Sometimes one can see interesting parallels between characters one had not thought of before or preoccupations with a kind of scene or emotion when you look at the installments and volume divisions. Maybe as we go along Angela can tell us what she sees.

This is a kind of side issue but related. Each installment in the illustrated novels allowed for a full-page illustration and a vignette. The choice for the latter was Trollope's and when you see the installment in its original setting it brings out what Trollope thought the high or central moment of an number was. The vignette highlights something in the opening chapter of each installment. I went to the Library of Congress this past fall and looked at The Last Chronicle Of Barset in its original 1867 numbers. It was awakening. I see the book somewhat differently. A number of minor men (a farmer, Mrs Proudie's stoolie) were more important than I thought. I also bought first editions American editions of The Vicar of Bullhampton and The Golden Lion of Granpère with the original illustrations. The pictures of the latter make Carrie the dominant figure; she appears in central places in the sequence and in a number of them; Edith Brownlow is paralleled to Carrie and to Mary Lowther. In the latter story we have an Oedipal patterning. The pictures in the first editions were carefully placed by the scenes they illustrated. It gave one time to look.

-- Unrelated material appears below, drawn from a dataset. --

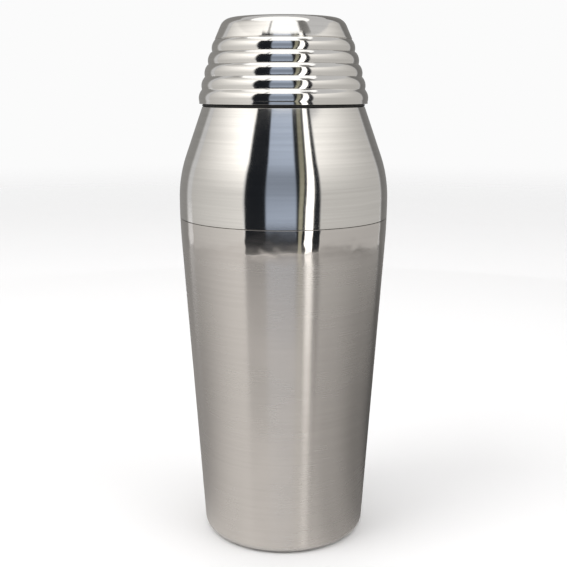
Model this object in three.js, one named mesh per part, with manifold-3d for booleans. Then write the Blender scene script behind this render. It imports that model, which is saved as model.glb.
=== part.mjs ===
// Cocktail shaker of the cobbler kind, spun and pressed from thin stainless steel sheet.
// A tapered tumbler, a lift-off top with a built-in strainer, and a ribbed cap that pulls off
// the neck. Every piece is turned about the same upright axis.
// Millimetres, +Z up. The origin is the middle of the standing ring, on the surface below it.

import * as THREE from "three";
import { mergeVertices } from "three/addons/utils/BufferGeometryUtils.js";
import Module from "manifold-3d";

const wasm = await Module();
wasm.setup();

// ---- Driving dimensions ----------------------------------------------------------------

const HEIGHT = 226; // standing ring to the top of the cap
const BELLY_RADIUS = 45; // widest ring, outside
const BELLY_Z = 149; // height of the widest ring
const SHEET = 0.8; // sheet thickness of the tumbler, shoulder, neck and cap
const FIT = 0.1; // radial clearance of a part that slides or is spot-welded in another
const SIDES = 40; // facets round every turned piece

// Tumbler
const FOOT_RADIUS = 36.25; // outside, just above the foot's bend
const FOOT_BEND = 4; // outside radius of that bend
const WALL_LEAN = 0.064; // how far the tumbler's wall widens per millimetre of height
const BELLY_CURVE = 270; // radius of the gentle curve from the leaning wall to the belly
const PUNT_HEIGHT = 2; // how far the bottom is pressed up inside the standing ring
const PUNT_RADIUS = 25;
const STANDING_RING_RADIUS = 28; // inner edge of the ring that touches the table

// Joint between the tumbler and the top
const SEAM_Z = 143;
const SEAM_GAP = 0.3;
const SPIGOT_DEPTH = 11; // how far the spigot reaches down into the tumbler
const SPIGOT_HOLD = 10; // how far it reaches up inside the shoulder

// Shoulder
const SHOULDER_CURVE = 55; // radius of the curve above the belly
const SHOULDER_CURVE_Z = BELLY_Z + 2; // height at which that curve starts
const SHOULDER_LEAN = THREE.MathUtils.degToRad(19.5);
const LEDGE_Z = 189.9; // flat ledge that the cap closes over

// Neck, seal and strainer
const NECK_RADIUS = 29;
const NECK_TOP_Z = 205;
const NECK_FLANGE_RADIUS = 33;
const SEAL_RADII = [31, 34.6];
const SEAL_Z = [LEDGE_Z + FIT, LEDGE_Z + 0.85];
const STRAINER_SKIRT = 6.4; // depth of the strainer's straight side
const BOWL_DEPTH = 8;
const BOWL_EDGE = 26.5; // radius at which the bowl starts
const BOWL_STEP = 0.8; // height of the bend between the straight side and the bowl
const HOLE_RADIUS = 1.5;
const HOLE_SIDES = 10;
const HOLE_RINGS = [[0, 1], [6.5, 6], [13, 12], [19.5, 18]]; // ring radius, holes in it

// Cap
const CAP_RIM_Z = LEDGE_Z + 1.05;
const RIBS = 5;
const RIB_PITCH = 5.1;
const RIB_CURVE = 5.2; // radius of a rib's rounded section
const RIB_TURN = [-15, 40].map(THREE.MathUtils.degToRad); // where that curve starts and ends
const CREST_Z = 193.3; // height of the lowest rib's crest
const CREST_RADIUS = 36; // cap's radius there
const CREST_LEAN = THREE.MathUtils.degToRad(12.5);
const CREST_CURVE = 180; // radius of the gentle curve that the crests follow
const BAND_FOOT_Z = 217.5; // lower edge of the plain band, above the last groove
const BAND_TOP_Z = 222.9; // where the plain band turns over into the flat top
const BAND_TOP_RADIUS = 26.5;
const BAND_GROOVE = [0.45, 0.3]; // how far the last groove lies inside and below that edge
const BAND_LEAN = THREE.MathUtils.degToRad(24);
const CAP_SLEEVE_Z = 193; // lower edge of the sleeve that grips the neck
const CAP_SLEEVE_TOP_Z = 205.9; // where the sleeve starts to flare out
const CAP_SLEEVE_FLARE = [0.9, 1]; // how far the flare goes out and up

// ---- Materials -------------------------------------------------------------------------

const steel = (color, roughness) =>
  new THREE.MeshStandardMaterial({ color, roughness, metalness: 1 });

const SATIN_STEEL = steel(0xb8b2ac, 0.3);
const POLISHED_STEEL = steel(0xd2cec9, 0.12);
const INNER_STEEL = steel(0xa9a59f, 0.4);
const BLACK_RUBBER = new THREE.MeshStandardMaterial({ color: 0x151413, roughness: 0.8, metalness: 0 });

// ---- Outlines and solids ---------------------------------------------------------------

const point = (radius, z) => new THREE.Vector2(radius, z);

// Points on a circle about (radius, z), from one angle to another, both ends included.
function arc(radius, z, size, from, to, steps) {
  return Array.from({ length: steps + 1 }, (_, i) => {
    const angle = from + ((to - from) * i) / steps;
    return point(radius + size * Math.cos(angle), z + size * Math.sin(angle));
  });
}

// Each point moved to the left of the line's direction, so that the new line runs at that distance.
function offsetLine(line, distance) {
  return line.map((here, i) => {
    const before = line[Math.max(i - 1, 0)];
    const after = line[Math.min(i + 1, line.length - 1)];
    const into = (i > 0 ? here.clone().sub(before) : after.clone().sub(here)).normalize();
    const out = (i < line.length - 1 ? after.clone().sub(here) : into.clone()).normalize();
    const mitre = into.clone().add(out).normalize();
    const moved = here.clone().add(point(-mitre.y, mitre.x).multiplyScalar(distance / mitre.dot(into)));
    return here.x === 0 ? point(0, moved.y) : moved;
  });
}

// The closed outline of a sheet whose visible face is the line, with its thickness to the left.
function sheet(line, thickness = SHEET) {
  const outline = [...line, ...offsetLine(line, thickness).reverse()];
  return line[0].x === 0 || line.at(-1).x === 0 ? outline : closed(outline);
}

const closed = (outline) => [...outline, outline[0].clone()];

// A sheet whose line ends on the axis starts its outline there, because a turned outline has to.
function fromAxis(outline) {
  const first = outline.findIndex((p, i) => p.x === 0 && outline[(i + 1) % outline.length].x === 0);
  if (first < 0 || first === outline.length - 1) return outline;
  return [...outline.slice(first + 1), ...outline.slice(0, first + 1)];
}

// A turned piece: the outline swept round the axis, which stands along Z.
const turned = (outline) => new THREE.LatheGeometry(fromAxis(outline), SIDES).rotateX(Math.PI / 2);

function piece(name, geometry, material) {
  const mesh = new THREE.Mesh(geometry, material);
  mesh.name = name;
  return mesh;
}

function solidFrom(geometry) {
  const bare = geometry.clone();
  bare.deleteAttribute("normal");
  bare.deleteAttribute("uv");
  const merged = mergeVertices(bare, 1e-4);
  return new wasm.Manifold(
    new wasm.Mesh({
      numProp: 3,
      vertProperties: merged.attributes.position.array,
      triVerts: new Uint32Array(merged.index.array),
    }),
  );
}

function geometryFrom(solid) {
  const { vertProperties, triVerts } = solid.getMesh();
  return new THREE.BufferGeometry()
    .setAttribute("position", new THREE.BufferAttribute(vertProperties, 3))
    .setIndex(new THREE.BufferAttribute(triVerts, 1));
}

// ---- Lines that neighbouring pieces share ----------------------------------------------

// Radius of the outside between the tumbler's straight wall and the belly.
const bellyRadius = (z) => BELLY_RADIUS - BELLY_CURVE + Math.sqrt(BELLY_CURVE ** 2 - (BELLY_Z - z) ** 2);

const WALL_ANGLE = Math.atan(WALL_LEAN);
const WALL_TOP_Z = BELLY_Z - BELLY_CURVE * Math.sin(WALL_ANGLE);

// Lean and radius, at a height, of the line that the ribs' crests follow.
const crestLean = (z) => Math.asin(Math.sin(CREST_LEAN) + (z - CREST_Z) / CREST_CURVE);
const crestRadius = (z) => CREST_RADIUS - CREST_CURVE * (Math.cos(CREST_LEAN) - Math.cos(crestLean(z)));

// ---- Tumbler ---------------------------------------------------------------------------

function tumbler() {
  const bendRadius = FOOT_RADIUS - FOOT_BEND * Math.cos(WALL_ANGLE);
  const rimZ = SEAM_Z - SEAM_GAP / 2;
  const belly = [0, 0.5, 1].map((t) => {
    const z = WALL_TOP_Z + (rimZ - WALL_TOP_Z) * t;
    return point(bellyRadius(z), z);
  });
  const outside = [
    point(0, PUNT_HEIGHT),
    point(PUNT_RADIUS, PUNT_HEIGHT),
    point(STANDING_RING_RADIUS, 0),
    ...arc(bendRadius, FOOT_BEND, FOOT_BEND, -Math.PI / 2, -WALL_ANGLE, 5),
    ...belly,
  ];
  return piece("tumbler", turned(sheet(outside)), SATIN_STEEL);
}

// ---- Top: shoulder, spigot, neck, seal and strainer ------------------------------------

function shoulder() {
  const edgeZ = SEAM_Z + SEAM_GAP / 2;
  const curve = arc(BELLY_RADIUS - SHOULDER_CURVE, SHOULDER_CURVE_Z, SHOULDER_CURVE, 0, SHOULDER_LEAN, 5);
  const coneFoot = curve.at(-1);
  const ledgeRadius = coneFoot.x - (LEDGE_Z - coneFoot.y) * Math.tan(SHOULDER_LEAN);
  const outside = [
    point(bellyRadius(edgeZ), edgeZ),
    point(BELLY_RADIUS, BELLY_Z),
    ...curve,
    point(ledgeRadius, LEDGE_Z),
    point(NECK_RADIUS + 2 * FIT, LEDGE_Z),
  ];
  return piece("shoulder", turned(sheet(outside)), POLISHED_STEEL);
}

// The sleeve welded inside the shoulder's lower edge, which slips down into the tumbler.
function spigotSleeve() {
  const inside = (z) => bellyRadius(z) - SHEET - FIT;
  const lowZ = SEAM_Z - SPIGOT_DEPTH;
  const outside = [
    point(inside(lowZ) - FIT, lowZ),
    point(inside(SEAM_Z) - FIT / 2, SEAM_Z),
    point(inside(SEAM_Z) - FIT / 2, SEAM_Z + SPIGOT_HOLD),
  ];
  return piece("spigot_sleeve", turned(sheet(outside)), INNER_STEEL);
}

// The neck is a drawn tube with a flange that is welded under the shoulder's ledge.
function neckCollar() {
  const flangeZ = LEDGE_Z - SHEET - FIT;
  const outside = [
    point(NECK_FLANGE_RADIUS, flangeZ),
    point(NECK_RADIUS, flangeZ),
    point(NECK_RADIUS, NECK_TOP_Z),
  ];
  return piece("neck_collar", turned(sheet(outside)), POLISHED_STEEL);
}

// The black ring on the ledge that the cap's rim closes against.
function neckSeal() {
  const [inner, outer] = SEAL_RADII;
  const [low, high] = SEAL_Z;
  const outline = closed([point(inner, low), point(outer, low), point(outer, high), point(inner, high)]);
  return piece("neck_seal", turned(outline), BLACK_RUBBER);
}

// A pierced bowl that hangs in the neck by a flange on the neck's top edge.
function strainer() {
  const topZ = NECK_TOP_Z + FIT + SHEET;
  const skirtRadius = NECK_RADIUS - 2 * SHEET - FIT;
  const bowlZ = topZ - STRAINER_SKIRT;
  const bowlCurve = (BOWL_EDGE ** 2 + BOWL_DEPTH ** 2) / (2 * BOWL_DEPTH);
  const bowlSpan = Math.asin(BOWL_EDGE / bowlCurve);
  const bowlCentreZ = bowlZ - BOWL_DEPTH + bowlCurve;
  const bowl = arc(0, bowlCentreZ, bowlCurve, -Math.PI / 2 + bowlSpan, -Math.PI / 2, 5);
  bowl.at(-1).x = 0;
  const outline = [
    point(NECK_RADIUS, topZ),
    point(skirtRadius, topZ),
    point(skirtRadius, bowlZ + BOWL_STEP),
    ...bowl,
  ];
  let solid = solidFrom(turned(sheet(outline)));

  const drill = new THREE.CylinderGeometry(HOLE_RADIUS, HOLE_RADIUS, 4 * BOWL_DEPTH, HOLE_SIDES);
  drill.rotateX(Math.PI / 2);
  for (const [radius, count] of HOLE_RINGS) {
    for (let i = 0; i < count; i++) {
      const angle = (2 * Math.PI * i) / count;
      const hole = drill.clone().translate(radius * Math.cos(angle), radius * Math.sin(angle), bowlZ);
      solid = solid.subtract(solidFrom(hole));
    }
  }
  return piece("strainer", geometryFrom(solid), POLISHED_STEEL);
}

// ---- Cap -------------------------------------------------------------------------------

// Each rib is rounded and steps in to the next. The plain band above them turns over into the
// flat top.
function capShell() {
  const crests = Array.from({ length: RIBS }, (_, i) => CREST_Z + i * RIB_PITCH);
  const ribs = crests.flatMap((z) => arc(crestRadius(z) - RIB_CURVE, z, RIB_CURVE, ...RIB_TURN, 4));
  const bandFootRadius = BAND_TOP_RADIUS + (BAND_TOP_Z - BAND_FOOT_Z) * Math.tan(BAND_LEAN);
  const topBend = (HEIGHT - BAND_TOP_Z) / (1 - Math.sin(BAND_LEAN));
  const flatRadius = BAND_TOP_RADIUS - topBend * Math.cos(BAND_LEAN);
  const outside = [
    point(ribs[0].x, CAP_RIM_Z),
    ...ribs,
    point(bandFootRadius - BAND_GROOVE[0], BAND_FOOT_Z - BAND_GROOVE[1]),
    point(bandFootRadius, BAND_FOOT_Z),
    ...arc(flatRadius, HEIGHT - topBend, topBend, BAND_LEAN, Math.PI / 2, 4),
    point(0, HEIGHT),
  ];
  return piece("cap_shell", turned(sheet(outside)), POLISHED_STEEL);
}

// The sleeve welded inside the cap by its flared top, which grips the neck.
function capSleeve() {
  const radius = NECK_RADIUS + FIT + SHEET;
  const outside = [
    point(radius, CAP_SLEEVE_Z),
    point(radius, CAP_SLEEVE_TOP_Z),
    point(radius + CAP_SLEEVE_FLARE[0], CAP_SLEEVE_TOP_Z + CAP_SLEEVE_FLARE[1]),
  ];
  return piece("cap_sleeve", turned(sheet(outside)), INNER_STEEL);
}

// ---- Assembly --------------------------------------------------------------------------

const top = new THREE.Group();
top.add(shoulder(), spigotSleeve(), neckCollar(), neckSeal(), strainer());

const cap = new THREE.Group();
cap.add(capShell(), capSleeve());

const shaker = new THREE.Group();
shaker.add(tumbler(), top, cap);

export default shaker;
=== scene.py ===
"""Cocktail shaker: the looks of its turned steel pieces, on a pale studio floor.

Metres, +Z up, the same frame as the CAD model. Each CAD node is replaced by a finely turned piece
of the same size, with rounded edges and a steel or rubber finish made from shader nodes.
"""

import math

import bpy
from mathutils import Matrix, Vector

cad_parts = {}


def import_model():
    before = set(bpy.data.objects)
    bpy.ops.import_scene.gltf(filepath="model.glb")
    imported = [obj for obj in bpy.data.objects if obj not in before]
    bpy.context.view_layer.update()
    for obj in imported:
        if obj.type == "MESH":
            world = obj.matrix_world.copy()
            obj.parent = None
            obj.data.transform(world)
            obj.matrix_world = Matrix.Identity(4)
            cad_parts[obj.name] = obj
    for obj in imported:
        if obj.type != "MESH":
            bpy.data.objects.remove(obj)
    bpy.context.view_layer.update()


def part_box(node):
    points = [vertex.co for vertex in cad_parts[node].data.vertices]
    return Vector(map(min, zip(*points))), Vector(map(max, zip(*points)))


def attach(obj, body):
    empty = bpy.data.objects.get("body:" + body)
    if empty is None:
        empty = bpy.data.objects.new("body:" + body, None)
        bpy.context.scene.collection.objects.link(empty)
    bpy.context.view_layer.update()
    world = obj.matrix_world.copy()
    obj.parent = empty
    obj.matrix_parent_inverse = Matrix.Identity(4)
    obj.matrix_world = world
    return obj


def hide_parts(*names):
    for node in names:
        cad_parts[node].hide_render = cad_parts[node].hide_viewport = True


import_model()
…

Piquant realities: do others know these novels when they appeared in magazines often came with advertisements in the text? It gives the modern reader a curious jolt to see ads next to favorite scenes. The Last Chronicle came out in separate numbers and the ads are at the beginning and end of a number. It's like not having the commercial interrupt the story. But they are there and tell the expected taste of the audience. The publishers advertise other better novelists and serious minded books. Also good furniture, matches, baby sets, and sensible household equipment.

This is an interesting topic because so many novelists published this way and it affected their work. The illustrations suggest how at least some readers read these novels.